Exotech’s SAP swells when wet and forms a gel to trap fluid. Unaffected by the fluctuations of oil prices, this technology is considerably cheaper,takes less energy to produce and results in a fully biodegradable material with many potential applications.
“We have a client in the United States looking to buy the product and start producing biodegradable diapers in small quantities to test out the market,” relates Axlerad. “They have good contacts with other US market suppliers. For us, this is very big progress.”
There is also news in SAP’s potential for farming. Exotech just signed an agreement with a South American company to develop the product into absorbent underground reservoirs for crops.

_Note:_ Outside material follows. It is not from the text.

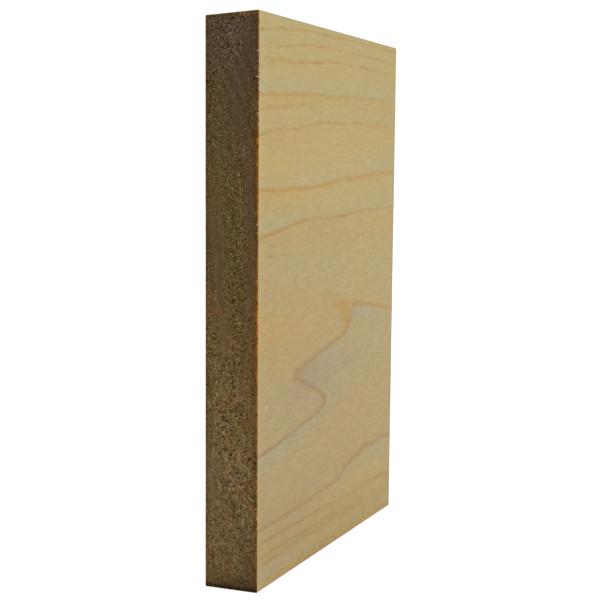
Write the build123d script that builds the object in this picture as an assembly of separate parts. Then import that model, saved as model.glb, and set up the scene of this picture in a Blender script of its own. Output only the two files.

“One of the bigger problems with watering is that you don’t know when you’ll have enough rainfall,” Axlerad says. “So you must irrigate, but plantsdo not retain water in a consistent way. Our material permits a new concept in irrigation to manage the water when you have too much and release water when you have too little. The plants make their decision to take water from the reservoir created with our material, depending on their needs.”
Israel’s Volcani Institute-Agricultural Research Organization found this product reduces water consumption by 60-80 percent, “which is of interest not only in Israel but all over the world,” Axlerad points out.
An added benefit is that the SAP material degrades at the end of the season into ammonia, a natural fertilizer.
A European university recently released results of its study on the material, showing the Israeli SAP meets European Union standards for biodegradability, with no toxic residuals.
No need to forgo that cookie
Several years ago, the six-employee Exotech partnered with Boston-based PureTech Ventures to form Gelesis, a corporation that developed a pill to treat obesity using the SAP. The pill expands in the stomach, causing a feeling of fullness, and is eliminated after several hours.
“Now they are working to get financing,” Axlerad says. “We tested the pill in vitro, in vivo and then in small animals and big animals, and all results were positive. We finished the protocols to start clinical studies in human beings, which is a little complicated and very expensive. I am feeling very positive about obtaining enough financing to start the project.”
This market is worth billions, considering that in United States, 30 percent of the population is considered obese.
Meanwhile, Exotech Israel is developing SAP as a food additive to give the body-conscious age group from 15 to 25 the ability to eatcommercially baked goodies without gaining pounds. Putting a bit of the plant-based SAP in the standard recipe means that when it mixes with liquids in the stomach, one serving expands in volume four or five times over.
“I presented this idea to a big producer of biscuits and cookies overseas, and they were very excited,” says Axlerad. “It’s a green card to the world of dietary pleasure. It’s a way down the road, but not as long as a medical device because it’s not a pharmaceutical; it’s food.”
The company is open to investors but mainly seeks collaborators. “If someone can give us new horizons, we are ready to talk,” says Axlerad.